“Gondola, Gondola!” The familiar call rings through Venice’s tight waterways, hawked at passersby from figures donning red- or blue-striped shirts and straw hats. These gondoliers, and their sleek, seductive boats, have become icons (to say the least) of La Serenissima. But what does it take to perfect the art of passing another boat with barely a centimeter to spare?
A lot. Only 440 gondoliers remain in Venice today—a fraction of the 10,000 who once crowded the city’s waterways. Each gondolier buys, maintains, and personalizes their own boat, mastering a craft that takes years of training, skill, and intimate knowledge of Venice itself.
Tommaso Fabris, known online as “tommygondolier,” is one of them. On a summer weekday, he guides his gondola through narrow canals, pointing out hidden corners and details. “I am proud to be an ambassador of my city,” he tells me. His rides are often punctuated by mini lessons in Venetian history and culture. As Andrea Balbi, president of Venice’s Gondolier Association, relayed to me emphatically: “Tradition, for us it’s important—our job started a thousand years ago. We can’t lose this tradition.”Starting at the historic traghetto stazione San Toma, Fabris deftly maneuvers the gondola farther and farther from the Grand Canal’s tourist throngs, until he reaches the Dorsudoro district, birthplace of the iconic gondola and one of his favorite routes. “This is Venice,” he says, stooping below bridges and posting off the side of ancient red-bricked buildings.

Gondoliers start their careers cleaning boats. “You must learn about the gondola, how to park it, how to open it, how to clean it,” all before learning to row one, Fabris explains. As he calls out to passing boatsmen in lilting Venetian dialect, he recalls his first few years cleaning gondolas as some of the most memorable of his 17 on the canal.
Further, gondoliers must understand the construction of a gondola. No two are alike; each is built from roughly 280 pieces of eight different types of wood, “connected like a big puzzle,” according to Balbi.
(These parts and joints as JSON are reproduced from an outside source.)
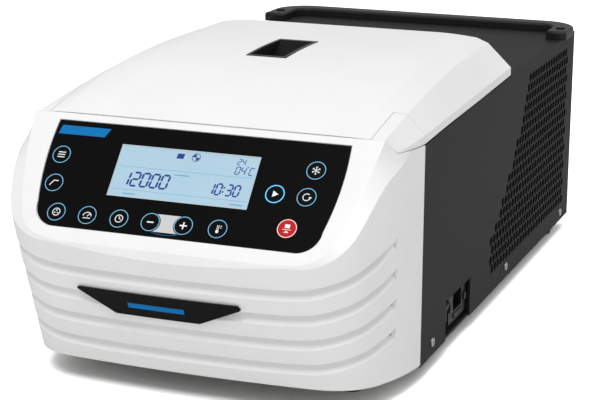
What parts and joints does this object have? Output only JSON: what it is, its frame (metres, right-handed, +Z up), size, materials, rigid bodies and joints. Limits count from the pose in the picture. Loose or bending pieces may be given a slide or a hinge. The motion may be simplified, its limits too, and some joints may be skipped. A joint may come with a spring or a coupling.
{
  "type": "refrigerated microcentrifuge",
  "caption": "Bench-top refrigerated microcentrifuge with a hinged lid over an angled tube rotor, a sloping key panel, a display and a vented cooling unit behind.",
  "frame": {"origin": "centre of the bounding box, on the surface the feet stand on", "axes": "+Z up, +X to the operator's right when facing the panel, operator at -Y, +Y towards the rear"},
  "size_m": [0.31, 0.6351, 0.2341],
  "materials": {
    "body_metal": "fine-textured charcoal powder coat",
    "shell_white": "moulded, satin to gloss white",
    "overlay_black": "gloss black printed membrane",
    "screen_glass": "backlit pale blue LCD",
    "circuit_board": "green solder mask with components",
    "badge_black": "gloss black with a blue accent",
    "key_black": "gloss black cap with printed ring",
    "key_red": "gloss red cap with a white ring",
    "deck_metal": "light grey powder coat",
    "steel": "drawn and turned stainless steel",
    "rubber_black": "moulded black rubber",
    "rubber_grey": "grey sealing rubber",
    "foam": "rigid foam, pale yellow",
    "aluminium_plain": "bare rolled aluminium",
    "rotor_aluminium": "dark anodised aluminium",
    "nut_black": "turned and knurled aluminium",
    "zinc_metal": "zinc plated sheet",
    "motor_paint": "black baked enamel",
    "compressor_paint": "thick black enamel",
    "fan_plastic": "moulded black nylon",
    "copper": "bare drawn copper tube",
    "inlet_plastic": "moulded black thermoplastic",
    "rail_black": "satin black coated bar",
    "frame_black": "gloss black moulded frame",
    "window_clear": "clear polished pane",
    "liner_grey": "light grey moulded liner",
    "hinge_black": "satin black plated steel"
  },
  "bodies": {
    "case": {"base_pan": "body_metal", "board_bracket": "zinc_metal", "case_screws": "steel", "chamber_bowl": "steel", "chamber_gasket": "rubber_grey", "compressor": "compressor_paint", "condenser": "aluminium_plain", "display_board": "circuit_board", "display_screen": "screen_glass", "evaporator": "aluminium_plain", "fan_shroud": "fan_plastic", "feet": "rubber_black", "front_badge": "badge_black", "front_casing": "shell_white", "hinge_frames": "hinge_black", "inlet_bracket": "body_metal", "insulation": "foam", "latch_body": "zinc_metal", "left_cover": "body_metal", "liquid_line": "copper", "main_board": "circuit_board", "motor": "motor_paint", "motor_plate": "zinc_metal", "panel_overlay": "overlay_black", "power_inlet": "inlet_plastic", "rail_bolts": "rail_black", "rear_panel": "body_metal", "rear_rail": "rail_black", "refrigerant_pipes": "copper", "right_cover": "body_metal", "rubber_mounts": "rubber_black", "top_cover": "body_metal", "top_deck": "deck_metal"},
    "lid": {"lid_shell": "shell_white", "corner_caps": "shell_white", "window_frame": "frame_black", "window_glass": "window_clear", "lid_liner": "liner_grey", "lid_striker": "steel", "lid_leaves": "hinge_black"},
    "rotor_set": {"rotor": "rotor_aluminium", "rotor_nut": "nut_black", "motor_shaft": "steel"},
    "fan": {"fan_blades": "fan_plastic"},
    "rocker": {"mains_rocker": "inlet_plastic"},
    "fuse_tray": {"fuse_drawer": "inlet_plastic"},
    "hook": {"latch_hook": "steel"},
    "key_setup_button": {"key_setup": "key_black"},
    "key_line_button": {"key_line": "key_black"},
    "key_rotor_button": {"key_rotor": "key_black"},
    "key_speed_button": {"key_speed": "key_black"},
    "key_time_button": {"key_time": "key_black"},
    "key_minus_button": {"key_minus": "key_black"},
    "key_plus_button": {"key_plus": "key_black"},
    "key_cold_button": {"key_cold": "key_black"},
    "key_chill_button": {"key_chill": "key_black"},
    "key_short_button": {"key_short": "key_black"},
    "key_start_button": {"key_start": "key_black"},
    "key_stop_button": {"key_stop": "key_red"}
  },
  "joints": [
    {"name": "lid_hinge", "type": "hinge", "parent": "case", "child": "lid", "pos_m": [0, 0.07354, 0.2037], "axis": [-1, 0, 0], "range_deg": [0, 75]},
    {"name": "rotor_spin", "type": "hinge", "parent": "case", "child": "rotor_set", "pos_m": [0, -0.08446, 0.115], "axis": [0, 0, 1], "continuous": true},
    {"name": "fan_spin", "type": "hinge", "parent": "case", "child": "fan", "pos_m": [0.098, 0.20554, 0.105], "axis": [1, 0, 0], "continuous": true},
    {"name": "rocker_tilt", "type": "hinge", "parent": "case", "child": "rocker", "pos_m": [0.143, -0.10246, 0.0322], "axis": [0, -1, 0], "range_deg": [0, 20]},
    {"name": "fuse_slide", "type": "slide", "parent": "case", "child": "fuse_tray", "axis": [1, 0, 0], "range_m": [0, 0.012]},
    {"name": "hook_pivot", "type": "hinge", "parent": "case", "child": "hook", "pos_m": [0, -0.23346, 0.158], "axis": [-1, 0, 0], "range_deg": [0, 35], "stiffness_Nm_per_rad": 0.05},
    {"name": "key_setup_press", "type": "slide", "parent": "case", "child": "key_setup_button", "axis": [0, 0.7478, -0.6639], "range_m": [0, 0.0005], "stiffness_N_per_m": 600},
    {"name": "key_line_press", "type": "slide", "parent": "case", "child": "key_line_button", "axis": [0, 0.7478, -0.6639], "range_m": [0, 0.0005], "stiffness_N_per_m": 600},
    {"name": "key_rotor_press", "type": "slide", "parent": "case", "child": "key_rotor_button", "axis": [0, 0.7478, -0.6639], "range_m": [0, 0.0005], "stiffness_N_per_m": 600},
    {"name": "key_speed_press", "type": "slide", "parent": "case", "child": "key_speed_button", "axis": [0, 0.7478, -0.6639], "range_m": [0, 0.0005], "stiffness_N_per_m": 600},
    {"name": "key_time_press", "type": "slide", "parent": "case", "child": "key_time_button", "axis": [0, 0.7478, -0.6639], "range_m": [0, 0.0005], "stiffness_N_per_m": 600},
    {"name": "key_minus_press", "type": "slide", "parent": "case", "child": "key_minus_button", "axis": [0, 0.7478, -0.6639], "range_m": [0, 0.0005], "stiffness_N_per_m": 600},
    {"name": "key_plus_press", "type": "slide", "parent": "case", "child": "key_plus_button", "axis": [0, 0.7478, -0.6639], "range_m": [0, 0.0005], "stiffness_N_per_m": 600},
    {"name": "key_cold_press", "type": "slide", "parent": "case", "child": "key_cold_button", "axis": [0, 0.7478, -0.6639], "range_m": [0, 0.0005], "stiffness_N_per_m": 600},
    {"name": "key_chill_press", "type": "slide", "parent": "case", "child": "key_chill_button", "axis": [0, 0.7478, -0.6639], "range_m": [0, 0.0005], "stiffness_N_per_m": 600},
    {"name": "key_short_press", "type": "slide", "parent": "case", "child": "key_short_button", "axis": [0, 0.7478, -0.6639], "range_m": [0, 0.0005], "stiffness_N_per_m": 600},
    {"name": "key_start_press", "type": "slide", "parent": "case", "child": "key_start_button", "axis": [0, 0.7478, -0.6639], "range_m": [0, 0.0005], "stiffness_N_per_m": 600},
    {"name": "key_stop_press", "type": "slide", "parent": "case", "child": "key_stop_button", "axis": [0, 0.7478, -0.6639], "range_m": [0, 0.0005], "stiffness_N_per_m": 600}
  ]
}
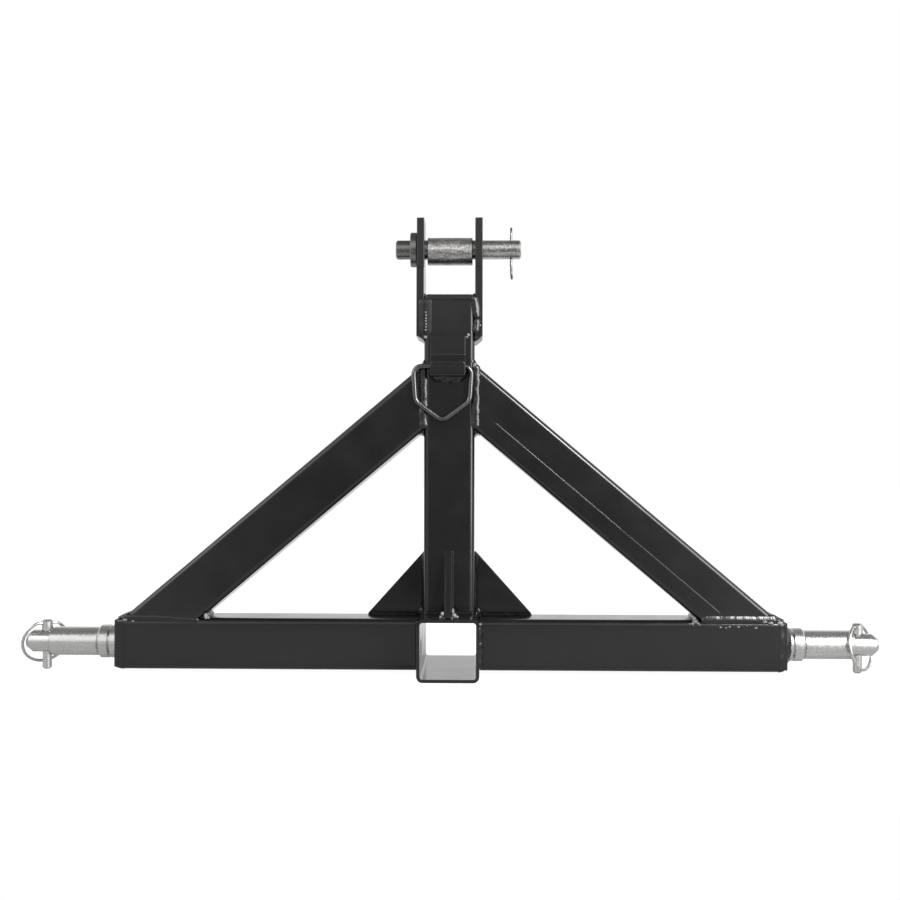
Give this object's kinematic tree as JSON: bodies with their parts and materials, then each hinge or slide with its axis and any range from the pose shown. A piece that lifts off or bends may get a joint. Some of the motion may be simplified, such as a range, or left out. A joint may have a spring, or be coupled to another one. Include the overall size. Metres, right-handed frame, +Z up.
{
  "type": "three point quick hitch",
  "caption": "Welded square-tube hitch frame for a tractor's three point linkage, with a clevis top pin, lower link pins held by linch pins, a chain ring and a receiver socket.",
  "frame": {"origin": "middle of the receiver tube's underside, on the ground", "axes": "+X to the right along the crossbar, +Y to the rear along the receiver tube, +Z up the mast, seen from the side on which a hitch bar enters the receiver"},
  "size_m": [0.8577, 0.15, 0.4529],
  "materials": {
    "black_coat": "glossy black powder coat over welded steel",
    "zinc_plate": "bright zinc plate over turned steel",
    "plain_steel": "plain drawn steel tube, slightly mottled",
    "spring_wire": "plated spring wire"
  },
  "bodies": {
    "frame": {"receiver_tube": "black_coat", "crossbar_left": "black_coat", "crossbar_right": "black_coat", "end_plate_left": "black_coat", "end_plate_right": "black_coat", "mast_tube": "black_coat", "mast_cap": "black_coat", "brace_left": "black_coat", "brace_right": "black_coat", "clevis_ear_left": "black_coat", "clevis_ear_right": "black_coat", "gusset_left": "black_coat", "gusset_right": "black_coat", "front_gusset": "black_coat", "ring_strap": "black_coat", "lower_pin_left": "zinc_plate", "lower_pin_right": "zinc_plate"},
    "chain_ring": {"chain_ring": "black_coat"},
    "top_pin": {"top_pin": "zinc_plate", "hairpin_clip": "spring_wire"},
    "top_sleeve": {"top_sleeve": "plain_steel"},
    "bushing_left": {"lower_bushing_left": "zinc_plate"},
    "bushing_right": {"lower_bushing_right": "zinc_plate"},
    "linch_pin_left": {"linch_pin_left": "zinc_plate"},
    "linch_pin_right": {"linch_pin_right": "zinc_plate"},
    "linch_ring_left": {"linch_ring_left": "zinc_plate"},
    "linch_ring_right": {"linch_ring_right": "zinc_plate"}
  },
  "joints": [
    {"name": "chain_ring_swing", "type": "hinge", "parent": "frame", "child": "chain_ring", "pos_m": [-0.0066, -0.0342, 0.304], "axis": [-1, 0, 0], "range_deg": [0, 170]},
    {"name": "top_pin_pull", "type": "slide", "parent": "frame", "child": "top_pin", "axis": [-1, 0, 0], "range_m": [0, 0.027]},
    {"name": "top_sleeve_spin", "type": "hinge", "parent": "frame", "child": "top_sleeve", "pos_m": [0, -0.0056, 0.42183], "axis": [1, 0, 0], "continuous": true},
    {"name": "bushing_left_spin", "type": "hinge", "parent": "frame", "child": "bushing_left", "pos_m": [-0.378, -0.0056, 0.0284], "axis": [1, 0, 0], "continuous": true},
    {"name": "bushing_right_spin", "type": "hinge", "parent": "frame", "child": "bushing_right", "pos_m": [0.378, -0.0056, 0.0284], "axis": [1, 0, 0], "continuous": true},
    {"name": "linch_pin_left_lift", "type": "slide", "parent": "frame", "child": "linch_pin_left", "axis": [0, 0, 1], "range_m": [0, 0.006]},
    {"name": "linch_pin_right_lift", "type": "slide", "parent": "frame", "child": "linch_pin_right", "axis": [0, 0, 1], "range_m": [0, 0.006]},
    {"name": "linch_ring_left_swing", "type": "hinge", "parent": "linch_pin_left", "child": "linch_ring_left", "pos_m": [-0.40675, -0.0056, 0.0464], "axis": [0.809, 0.5878, 0], "range_deg": [0, 150]},
    {"name": "linch_ring_right_swing", "type": "hinge", "parent": "linch_pin_right", "child": "linch_ring_right", "pos_m": [0.40675, -0.0056, 0.0464], "axis": [-0.6691, -0.7431, 0], "range_deg": [0, 150]}
  ]
}
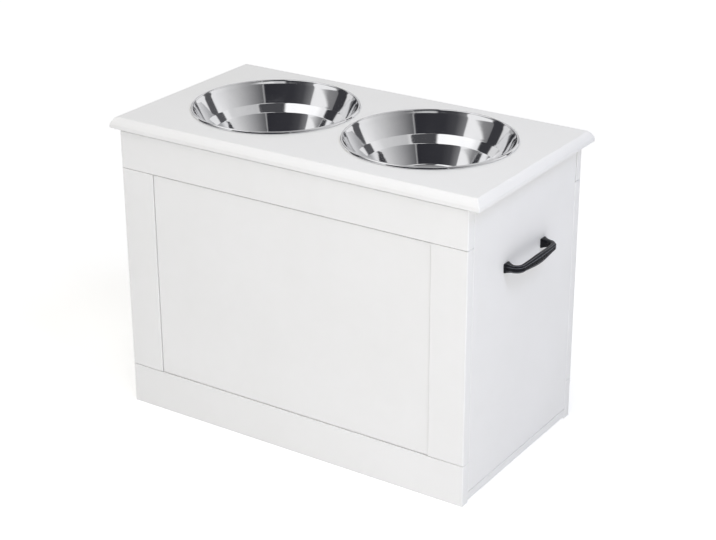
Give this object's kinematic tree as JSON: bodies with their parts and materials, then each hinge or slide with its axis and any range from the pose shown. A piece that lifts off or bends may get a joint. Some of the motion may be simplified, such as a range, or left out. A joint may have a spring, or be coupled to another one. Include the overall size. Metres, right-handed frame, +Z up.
{
  "type": "elevated dog feeder with storage",
  "caption": "Raised pet feeder: a white panelled storage box whose hinged lift-up top carries lift-out steel bowls, with black carry handles on the sides.",
  "frame": {"origin": "on the floor, under the centre of the top board", "axes": "+Z up, -Y towards the plain front face opposite the hinges, +X to the right seen from the front, along the row of bowls"},
  "size_m": [0.62, 0.32, 0.4489],
  "materials": {
    "white_paint": "satin white lacquer on medium density fibreboard",
    "bowl_steel": "mirror-polished stainless steel",
    "handle_black": "satin black powder coat on a casting",
    "zinc_steel": "bright zinc plate",
    "hinge_steel": "nickel-plated pressed steel",
    "cam_zinc": "raw zinc die casting",
    "dowel_wood": "bare beech",
    "bumper_silicone": "translucent silicone"
  },
  "bodies": {
    "cabinet": {"front_top_rail": "white_paint", "front_bottom_rail": "white_paint", "front_left_stile": "white_paint", "front_right_stile": "white_paint", "front_panel": "white_paint", "back_top_rail": "white_paint", "back_bottom_rail": "white_paint", "back_left_stile": "white_paint", "back_right_stile": "white_paint", "back_panel": "white_paint", "left_side_panel": "white_paint", "right_side_panel": "white_paint", "bottom_board": "white_paint", "handle_left": "handle_black", "handle_right": "handle_black", "handle_screws_left": "zinc_steel", "handle_screws_right": "zinc_steel", "hinge_left_pin": "zinc_steel", "hinge_right_pin": "zinc_steel", "hinge_screws_body": "zinc_steel", "side_cam_bolts": "zinc_steel", "bottom_cam_bolts": "zinc_steel", "bottom_screws": "zinc_steel", "hinge_left_body_leaf": "hinge_steel", "hinge_right_body_leaf": "hinge_steel", "side_cams": "cam_zinc", "bottom_cams": "cam_zinc", "front_frame_dowels": "dowel_wood", "back_frame_dowels": "dowel_wood", "lid_bumpers": "bumper_silicone"},
    "lid": {"lid_board": "white_paint", "hinge_left_lid_leaf": "hinge_steel", "hinge_right_lid_leaf": "hinge_steel", "hinge_screws_lid": "zinc_steel"},
    "left_bowl": {"bowl_left": "bowl_steel"},
    "right_bowl": {"bowl_right": "bowl_steel"}
  },
  "joints": [
    {"name": "lid_hinge", "type": "hinge", "parent": "cabinet", "child": "lid", "pos_m": [0, 0.1575, 0.4265], "axis": [-1, 0, 0], "range_deg": [0, 100]},
    {"name": "left_bowl_lift", "type": "slide", "parent": "lid", "child": "left_bowl", "axis": [0, 0, 1], "range_m": [0, 0.09]},
    {"name": "right_bowl_lift", "type": "slide", "parent": "lid", "child": "right_bowl", "axis": [0, 0, 1], "range_m": [0, 0.09]}
  ]
}
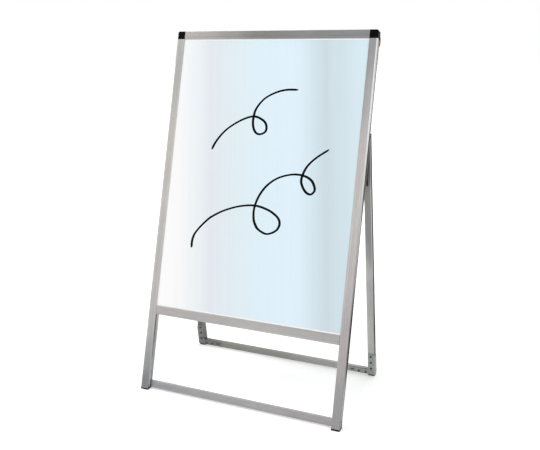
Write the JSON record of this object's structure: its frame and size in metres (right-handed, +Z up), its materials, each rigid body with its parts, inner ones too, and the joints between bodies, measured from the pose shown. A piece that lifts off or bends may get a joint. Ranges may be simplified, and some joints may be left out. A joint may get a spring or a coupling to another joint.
{
  "type": "whiteboard sign stand",
  "caption": "Folding floor sign stand: a leaning aluminium frame holds a white writing board, with a hinged U-shaped rear frame behind it.",
  "frame": {"origin": "centre of the bounding box's base, on the floor between the four feet", "axes": "+X to the right seen from the writing side, the board faces -Y and leans back, +Z up"},
  "size_m": [0.652, 0.3956, 1.0943],
  "materials": {
    "anodised_aluminium": "silver anodised extrusion, fine lines along its length",
    "white_board_face": "glossy white enamelled writing sheet",
    "board_core": "light fibreboard core, hidden in the slots",
    "board_back": "satin grey galvanised back sheet",
    "black_plastic": "moulded black plastic",
    "grey_plastic": "moulded dark grey plastic",
    "nylon": "natural nylon",
    "zinc_steel": "zinc-plated pressed steel, slightly greenish",
    "steel_screws": "dark plated steel fasteners"
  },
  "bodies": {
    "front_frame": {"left_stile": "anodised_aluminium", "right_stile": "anodised_aluminium", "top_rail": "anodised_aluminium", "middle_rail": "anodised_aluminium", "bottom_rail": "anodised_aluminium", "writing_sheet": "white_board_face", "board_core": "board_core", "board_back_sheet": "board_back", "left_corner_cap": "black_plastic", "right_corner_cap": "black_plastic", "left_front_foot": "black_plastic", "right_front_foot": "black_plastic", "rail_keys": "grey_plastic", "frame_screws": "steel_screws", "left_hinge_bracket": "zinc_steel", "right_hinge_bracket": "zinc_steel", "hinge_screws": "steel_screws", "left_stay_lug": "zinc_steel", "right_stay_lug": "zinc_steel", "stay_lug_screws": "steel_screws", "stay_rivets": "steel_screws"},
    "rear_frame": {"left_rear_leg": "anodised_aluminium", "right_rear_leg": "anodised_aluminium", "rear_rail": "anodised_aluminium", "left_leg_cap": "black_plastic", "right_leg_cap": "black_plastic", "left_rear_foot": "grey_plastic", "right_rear_foot": "grey_plastic", "left_corner_bracket": "zinc_steel", "right_corner_bracket": "zinc_steel", "corner_bracket_screws": "steel_screws", "hinge_pins": "steel_screws", "hinge_bushes": "nylon"},
    "left_stay_bar": {"left_stay": "zinc_steel", "left_stay_pin": "steel_screws", "left_stay_rollers": "nylon"},
    "right_stay_bar": {"right_stay": "zinc_steel", "right_stay_pin": "steel_screws", "right_stay_rollers": "nylon"}
  },
  "joints": [
    {"name": "rear_frame_fold", "type": "hinge", "parent": "front_frame", "child": "rear_frame", "pos_m": [0, 0.05393, 0.78473], "axis": [1, 0, 0], "range_deg": [-24.4, 0]},
    {"name": "left_stay_swing", "type": "hinge", "parent": "front_frame", "child": "left_stay_bar", "pos_m": [-0.312, 0.01453, 0.66275], "axis": [1, 0, 0], "range_deg": [0, 18.61]},
    {"name": "right_stay_swing", "type": "hinge", "parent": "front_frame", "child": "right_stay_bar", "pos_m": [0.312, 0.01453, 0.66275], "axis": [1, 0, 0], "range_deg": [0, 18.61]}
  ],
  "couplings": [
    {"joint": "left_stay_swing", "follows": "rear_frame_fold", "ratio": -0.75436},
    {"joint": "right_stay_swing", "follows": "rear_frame_fold", "ratio": -0.75436}
  ]
}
Balbi’s friend and fellow gondolier Tommaso Luppi tells me about summers as a schoolboy spent painting gondolas with a gondolier’s grandson, turning them into fishing vessels when tourist traffic was low.
But training extends beyond cleaning, rowing, and even navigating. Aspiring gondoliers undergo rigorous training in languages and Venetian history, art, and culture, and must also take a practical exam, which requires them to row from the front—which, as anyone who’s even been in a canoe knows, is a much more difficult position to steer from, and the forward weight distribution increases your chance of tipping. Last year, some-200 candidates applied to be gondolieri, but only 58 passed.
Then, the next set of challenges arrives: eager tourists who splash water, put their feet on the cushions, and move awkwardly around the boat—resulting in capsized gondolas and soaked occupants. “Don’t change seats without asking,” Fabris adds. And the question that annoys him most? “Do people actually live in Venice?” he laughs. (Yes, some 50,000 people live in Venice full-time.)

Gondolas’ primary passengers haven’t always been out-of-the-know tourists, however; at the height of the Venetian Republic, gondolas were most often private modes of transportation for the rich and noble. First mentioned in a 1094 Doge decree, early gondolas were flat-bottomed and required two oarsmen to transport wealthy owners across the lagoons. By the 1600s, their shape evolved into the graceful silhouette we recognize today, a change that improved balance and maneuverability and that better accommodates a single skilled oarsman, according to Balbi.
Why the elegant black hue? Fabris merely shrugs. He offers a popular legend: the color was adopted as a segna di lutto, or sign of mourning for victims of the Black Plague—very dark academia. But, more likely, it goes back to 1562, when the Doge and Venetian Senate issued an order banning extravagant decoration—an attempt to end the ostentatious competition between the wealthiest Venetian families—followed by decrees enforcing uniformity and simplicity. Black, ever in fashion, became the mandated color.
Each boat is purchased, personalized, and maintained by its gondolier, and I spot the names of Fabris’s two sons engraved into the interior side panels. “We are the symbol of Venice,” Luppi shares with me. “You mean the boats?” I try to clarify. “No, we and the boat are the same thing.”